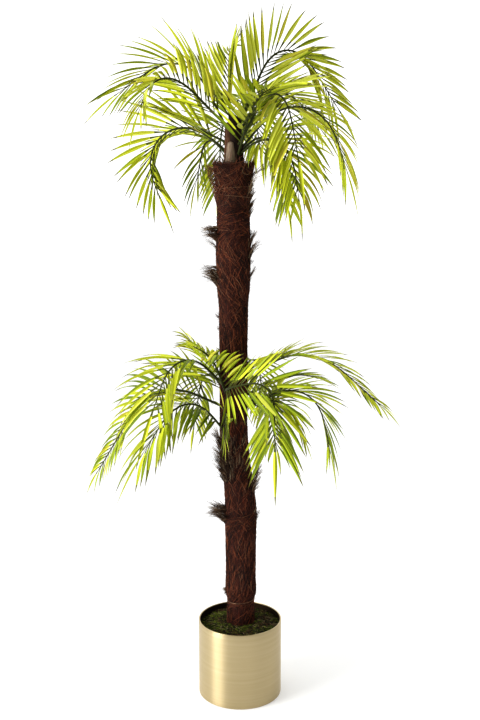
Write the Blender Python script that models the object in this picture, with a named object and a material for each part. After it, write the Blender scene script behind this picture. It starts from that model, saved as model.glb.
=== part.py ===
"""An artificial palm with two crowns of fronds, in a round metal pot.

The origin is the centre of the pot's flat underside, +Z is up, +X is the
viewer's right and -Y is towards the viewer. All sizes are metres, and all
angles in the frond tables are degrees.
"""
import math
from collections import namedtuple

import bpy
from mathutils import Vector
from mathutils.bvhtree import BVHTree

# Pot and its fill
POT_RADIUS = 0.112
POT_HEIGHT = 0.208
POT_WALL = 0.0018
POT_FLOOR = 0.003
POT_LIP = 0.0035
POT_LIP_DEPTH = 0.005
POT_EDGE = 0.003
POT_SIDES = 48
FILL_CENTRE_HEIGHT = 0.200
FILL_EDGE_HEIGHT = 0.190
FILL_FLAT_RADIUS = 0.050
FILL_SHOULDER_RADIUS = 0.088
FILL_SHOULDER_RISE = 0.8

# Clearance between pieces that rest on each other
SEAT = 0.0003

# Trunk: it leans to the viewer's left between the two crowns
TRUNK_TOP = 1.405
TRUNK_SIDES = 24
LEAN_START = 0.50
LEAN_END = 0.75
FOOT_X = 0.002
LEAN = 0.019
# Height and radius: foot, wire pinch, bulge, lower crown, upper shaft, top
TRUNK_PROFILE = (
    (0.200, 0.0375),
    (0.225, 0.0370),
    (0.262, 0.0360),
    (0.285, 0.0415),
    (0.330, 0.0395),
    (0.420, 0.0400),
    (0.500, 0.0420),
    (0.560, 0.0400),
    (0.640, 0.0365),
    (0.800, 0.0355),
    (0.930, 0.0355),
    (1.050, 0.0370),
    (1.120, 0.0420),
    (1.200, 0.0440),
    (1.290, 0.0415),
    (1.405, 0.0425),
)
TRUNK_RING_STEP = 0.05
# Below this height each row of the profile has a ring of its own
TRUNK_FINE_TOP = 0.35

# Post that carries the upper fronds: it narrows from the trunk's top to its own
POST_FOOT_RADIUS = 0.028
POST_TOP_RADIUS = 0.019
POST_TOP = 1.536
POST_SHOULDER = 0.006

# Fibre tufts stand out of the trunk as bands with a toothed edge
BAND_THICKNESS = 0.003
BAND_GAP = 0.0004
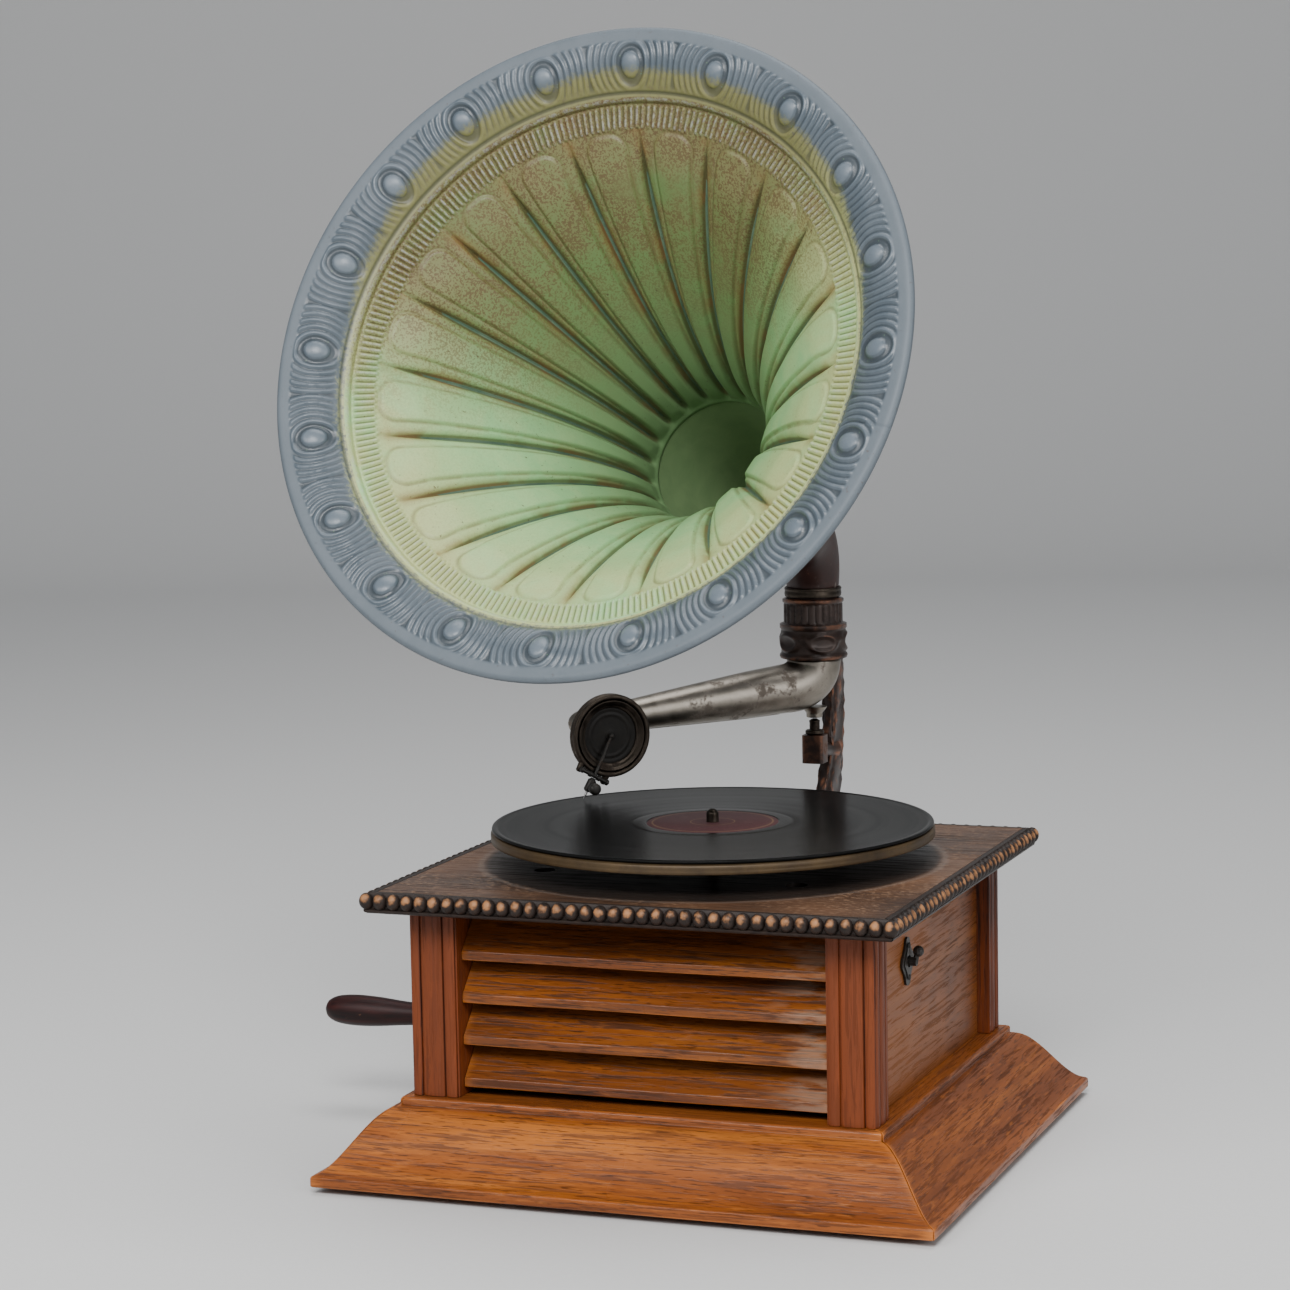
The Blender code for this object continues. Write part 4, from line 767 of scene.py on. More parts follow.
def horn_finish():
    """Blue-grey border over a green interior, rubbed and rusted through by age."""
    g = Graph("horn_paint")
    place = g.coords()
    at = SimpleNamespace(
        place=place, rim=g.value("rim"), depth=g.value("depth"), height=g.value("relief"),
        upper=g.value("upper"), lip=g.value("lip"), large=g.noise(place, 16, 4, 0.6, 0.4),
        cloud=g.noise(place, 55, 5, 0.65, 0.3), fine=g.noise(place, 420, 4, 0.7))
    at.chips = g.step(g.plus(at.fine, g.times(at.large, 0.20)), 0.760, 0.790)
    colour = g.mix(g.step(g.value("border"), 0.35, 0.65), petal_paint(g, at), border_paint(g, at))
    # the outside is a plain darker green
    back = g.mix(g.step(at.cloud, 0.35, 0.7), (0.060, 0.105, 0.070), (0.095, 0.145, 0.095))
    back = g.tint(back, (0.09, 0.045, 0.022), at.chips, 0.8)
    colour = g.mix(g.value("outside"), colour, back)
    rough = g.scaled(at.cloud, 0.24, 0.36)
    rough = g.plus(rough, g.times(at.rim, -0.16), clamp=True)
    rough = g.plus(rough, g.times(at.lip, 0.22), clamp=True)
    surface = g.plus(g.times(at.fine, 0.7), g.times(g.noise(place, 1100, 2, 0.6), 0.4))
    surface = g.math("SUBTRACT", surface, g.times(at.chips, 0.8))
    return g.finish(colour, rough, g.bump(surface, 0.00016, 0.65), Specular_IOR_Level=0.38)


def elbow_finish():
    """Dark brown outside, worn to reddish gold; the same green as the horn within."""
    g = Graph("elbow_paint")
    cloud = g.noise(g.coords(), 60, 5, 0.65, 0.4)
    fine = g.noise(g.coords(), 480, 4, 0.7)
    brown = g.ramp(cloud, (0.3, (0.018, 0.008, 0.007)), (0.7, (0.042, 0.018, 0.014)))
    gold = g.step(g.plus(cloud, g.times(fine, 0.5)), 0.84, 0.98)
    brown = g.tint(brown, (0.22, 0.10, 0.055), gold, 0.55)
    run = g.noise(g.coords((160, 160, 18)), 1.0, 4, 0.6)
    streak = g.times(g.step(run, 0.64, 0.70), g.step(cloud, 0.45, 0.6))
    brown = g.tint(brown, (0.42, 0.38, 0.32), streak, 0.40)
    green = g.ramp(cloud, (0.3, (0.135, 0.215, 0.098)), (0.7, (0.180, 0.265, 0.125)))
    green = g.mix(g.step(fine, 0.68, 0.76), green, (0.06, 0.035, 0.02))
    colour = g.mix(g.value("inside"), brown, green)
    rough = g.scaled(cloud, 0.3, 0.26)
    return g.finish(colour, rough, g.bump(fine, 0.0001, 0.5), 0.0, Specular_IOR_Level=0.30)


# ---------------------------------------------------------------- horn
HORN_AXIS = Vector((-math.sin(HORN_YAW) * math.cos(HORN_TILT),
                    -math.cos(HORN_YAW) * math.cos(HORN_TILT), math.sin(HORN_TILT)))
HORN_KNEE = Vector((0.0, SUPPORT_Y, HORN_KNEE_Z))
MOUTH = HORN_KNEE + HORN_AXIS * HORN_REACH
HORN_LEVEL = Vector((0, 0, 1)).cross(HORN_AXIS).normalized()
HORN_UP = HORN_AXIS.cross(HORN_LEVEL)


def horn_profile():
    """Radius and depth behind the mouth, from the rolled lip to the throat, finely spaced."""
    lip = [(HORN_RIM_R, 0.0032), (0.1829, 0.0016), (0.1817, 0.0004), (0.1800, 0.0), (0.1768, 0.0004),
           (0.1730, 0.0011), (0.1680, 0.0021), (0.1630, 0.0040), (0.1575, 0.0072), (0.1530, 0.0108),
           (0.1500, 0.0140), (0.1475, 0.0172), (0.1452, 0.0201), (0.1400, 0.0220), (TICK_IN, TICK_DEPTH)]
    outer = curve_through(lip, 8)
    share = np.concatenate([np.linspace(0, 0.16, 46, endpoint=False), np.linspace(0.16, 1, 84)])
    flare = THROAT_R + (TICK_IN - THROAT_R) * (1 - share) ** 1.9
    depth = TICK_DEPTH + (THROAT_DEPTH - TICK_DEPTH) * share
    inner = np.stack([flare, depth], axis=1)[1:]
    return np.vstack([outer, inner])


def border_relief(radius, away):
    """Eyes ringed by ridges that spread into ripples between them. away is the angle from an eye."""
    across = EYE_R * away / 0.0098
    along = (radius - EYE_R) / 0.0122
    reach = np.hypot(across, along)
    dome = np.sqrt(np.clip(1 - (reach / 0.55) ** 2, 0, 1)) * 0.0021
    ridges = hump(reach, 0.98, 0.12) * 0.00140 - hump(reach, 0.74, 0.12) * 0.0005
    for place in (1.37, 1.73, 2.09, 2.45):
        ridges += hump(reach, place, 0.110) * 0.00130
    window = smoothstep(0.1508, 0.1548, radius) * (1 - smoothstep(0.1738, 0.1756, radius))
    return (dome + ridges - 0.00045) * window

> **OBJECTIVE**
Extract all of the data above without altering anything.

> **WRITTEN REPLY**
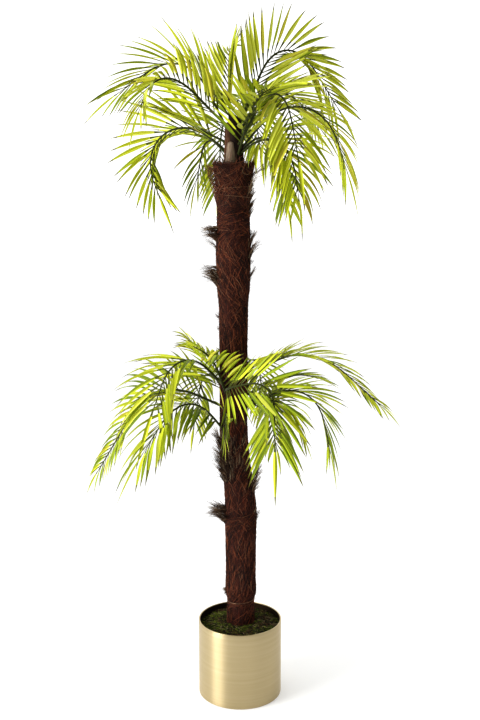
Write the Blender Python script that models the object in this picture, with a named object and a material for each part. After it, write the Blender scene script behind this picture. It starts from that model, saved as model.glb.
=== part.py ===
"""An artificial palm with two crowns of fronds, in a round metal pot.

The origin is the centre of the pot's flat underside, +Z is up, +X is the
viewer's right and -Y is towards the viewer. All sizes are metres, and all
angles in the frond tables are degrees.
"""
import math
from collections import namedtuple

import bpy
from mathutils import Vector
from mathutils.bvhtree import BVHTree

# Pot and its fill
POT_RADIUS = 0.112
POT_HEIGHT = 0.208
POT_WALL = 0.0018
POT_FLOOR = 0.003
POT_LIP = 0.0035
POT_LIP_DEPTH = 0.005
POT_EDGE = 0.003
POT_SIDES = 48
FILL_CENTRE_HEIGHT = 0.200
FILL_EDGE_HEIGHT = 0.190
FILL_FLAT_RADIUS = 0.050
FILL_SHOULDER_RADIUS = 0.088
FILL_SHOULDER_RISE = 0.8

# Clearance between pieces that rest on each other
SEAT = 0.0003

# Trunk: it leans to the viewer's left between the two crowns
TRUNK_TOP = 1.405
TRUNK_SIDES = 24
LEAN_START = 0.50
LEAN_END = 0.75
FOOT_X = 0.002
LEAN = 0.019
# Height and radius: foot, wire pinch, bulge, lower crown, upper shaft, top
TRUNK_PROFILE = (
    (0.200, 0.0375),
    (0.225, 0.0370),
    (0.262, 0.0360),
    (0.285, 0.0415),
    (0.330, 0.0395),
    (0.420, 0.0400),
    (0.500, 0.0420),
    (0.560, 0.0400),
    (0.640, 0.0365),
    (0.800, 0.0355),
    (0.930, 0.0355),
    (1.050, 0.0370),
    (1.120, 0.0420),
    (1.200, 0.0440),
    (1.290, 0.0415),
    (1.405, 0.0425),
)
TRUNK_RING_STEP = 0.05
# Below this height each row of the profile has a ring of its own
TRUNK_FINE_TOP = 0.35

# Post that carries the upper fronds: it narrows from the trunk's top to its own
POST_FOOT_RADIUS = 0.028
POST_TOP_RADIUS = 0.019
POST_TOP = 1.536
POST_SHOULDER = 0.006

# Fibre tufts stand out of the trunk as bands with a toothed edge
BAND_THICKNESS = 0.003
BAND_GAP = 0.0004
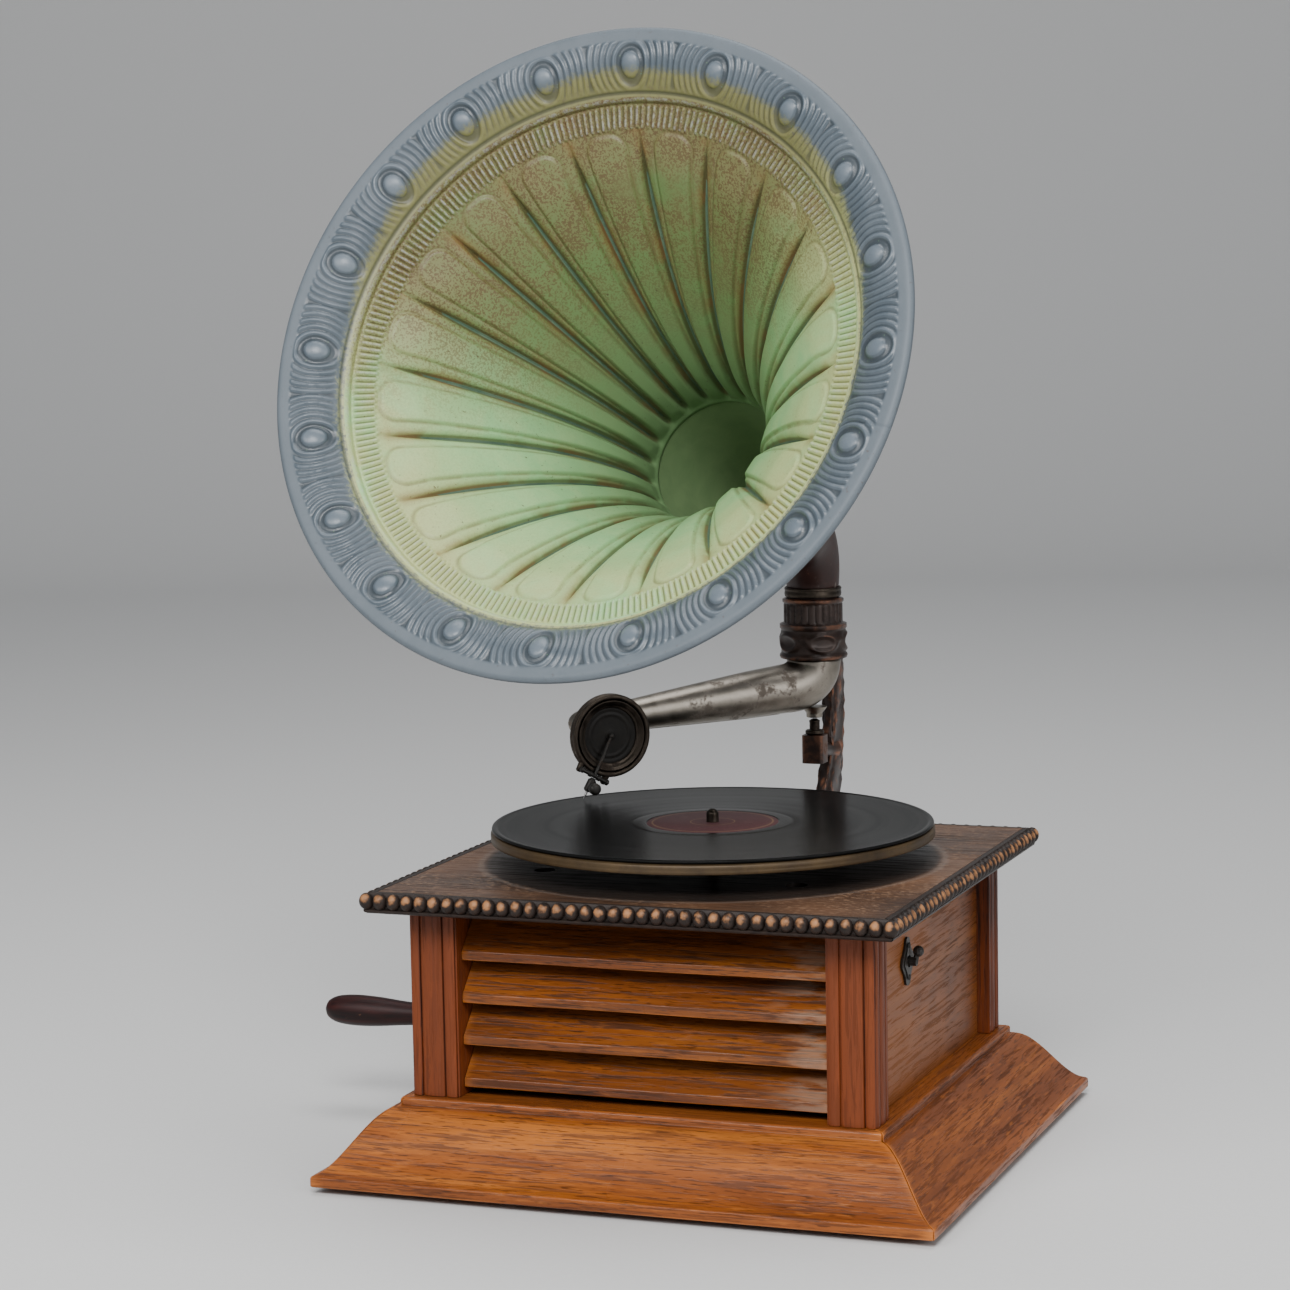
The Blender code for this object continues. Write part 4, from line 767 of scene.py on. More parts follow.
def horn_finish():
    """Blue-grey border over a green interior, rubbed and rusted through by age."""
    g = Graph("horn_paint")
    place = g.coords()
    at = SimpleNamespace(
        place=place, rim=g.value("rim"), depth=g.value("depth"), height=g.value("relief"),
        upper=g.value("upper"), lip=g.value("lip"), large=g.noise(place, 16, 4, 0.6, 0.4),
        cloud=g.noise(place, 55, 5, 0.65, 0.3), fine=g.noise(place, 420, 4, 0.7))
    at.chips = g.step(g.plus(at.fine, g.times(at.large, 0.20)), 0.760, 0.790)
    colour = g.mix(g.step(g.value("border"), 0.35, 0.65), petal_paint(g, at), border_paint(g, at))
    # the outside is a plain darker green
    back = g.mix(g.step(at.cloud, 0.35, 0.7), (0.060, 0.105, 0.070), (0.095, 0.145, 0.095))
    back = g.tint(back, (0.09, 0.045, 0.022), at.chips, 0.8)
    colour = g.mix(g.value("outside"), colour, back)
    rough = g.scaled(at.cloud, 0.24, 0.36)
    rough = g.plus(rough, g.times(at.rim, -0.16), clamp=True)
    rough = g.plus(rough, g.times(at.lip, 0.22), clamp=True)
    surface = g.plus(g.times(at.fine, 0.7), g.times(g.noise(place, 1100, 2, 0.6), 0.4))
    surface = g.math("SUBTRACT", surface, g.times(at.chips, 0.8))
    return g.finish(colour, rough, g.bump(surface, 0.00016, 0.65), Specular_IOR_Level=0.38)


def elbow_finish():
    """Dark brown outside, worn to reddish gold; the same green as the horn within."""
    g = Graph("elbow_paint")
    cloud = g.noise(g.coords(), 60, 5, 0.65, 0.4)
    fine = g.noise(g.coords(), 480, 4, 0.7)
    brown = g.ramp(cloud, (0.3, (0.018, 0.008, 0.007)), (0.7, (0.042, 0.018, 0.014)))
    gold = g.step(g.plus(cloud, g.times(fine, 0.5)), 0.84, 0.98)
    brown = g.tint(brown, (0.22, 0.10, 0.055), gold, 0.55)
    run = g.noise(g.coords((160, 160, 18)), 1.0, 4, 0.6)
    streak = g.times(g.step(run, 0.64, 0.70), g.step(cloud, 0.45, 0.6))
    brown = g.tint(brown, (0.42, 0.38, 0.32), streak, 0.40)
    green = g.ramp(cloud, (0.3, (0.135, 0.215, 0.098)), (0.7, (0.180, 0.265, 0.125)))
    green = g.mix(g.step(fine, 0.68, 0.76), green, (0.06, 0.035, 0.02))
    colour = g.mix(g.value("inside"), brown, green)
    rough = g.scaled(cloud, 0.3, 0.26)
    return g.finish(colour, rough, g.bump(fine, 0.0001, 0.5), 0.0, Specular_IOR_Level=0.30)


# ---------------------------------------------------------------- horn
HORN_AXIS = Vector((-math.sin(HORN_YAW) * math.cos(HORN_TILT),
                    -math.cos(HORN_YAW) * math.cos(HORN_TILT), math.sin(HORN_TILT)))
HORN_KNEE = Vector((0.0, SUPPORT_Y, HORN_KNEE_Z))
MOUTH = HORN_KNEE + HORN_AXIS * HORN_REACH
HORN_LEVEL = Vector((0, 0, 1)).cross(HORN_AXIS).normalized()
HORN_UP = HORN_AXIS.cross(HORN_LEVEL)


def horn_profile():
    """Radius and depth behind the mouth, from the rolled lip to the throat, finely spaced."""
    lip = [(HORN_RIM_R, 0.0032), (0.1829, 0.0016), (0.1817, 0.0004), (0.1800, 0.0), (0.1768, 0.0004),
           (0.1730, 0.0011), (0.1680, 0.0021), (0.1630, 0.0040), (0.1575, 0.0072), (0.1530, 0.0108),
           (0.1500, 0.0140), (0.1475, 0.0172), (0.1452, 0.0201), (0.1400, 0.0220), (TICK_IN, TICK_DEPTH)]
    outer = curve_through(lip, 8)
    share = np.concatenate([np.linspace(0, 0.16, 46, endpoint=False), np.linspace(0.16, 1, 84)])
    flare = THROAT_R + (TICK_IN - THROAT_R) * (1 - share) ** 1.9
    depth = TICK_DEPTH + (THROAT_DEPTH - TICK_DEPTH) * share
    inner = np.stack([flare, depth], axis=1)[1:]
    return np.vstack([outer, inner])


def border_relief(radius, away):
    """Eyes ringed by ridges that spread into ripples between them. away is the angle from an eye."""
    across = EYE_R * away / 0.0098
    along = (radius - EYE_R) / 0.0122
    reach = np.hypot(across, along)
    dome = np.sqrt(np.clip(1 - (reach / 0.55) ** 2, 0, 1)) * 0.0021
    ridges = hump(reach, 0.98, 0.12) * 0.00140 - hump(reach, 0.74, 0.12) * 0.0005
    for place in (1.37, 1.73, 2.09, 2.45):
        ridges += hump(reach, place, 0.110) * 0.00130
    window = smoothstep(0.1508, 0.1548, radius) * (1 - smoothstep(0.1738, 0.1756, radius))
    return (dome + ridges - 0.00045) * window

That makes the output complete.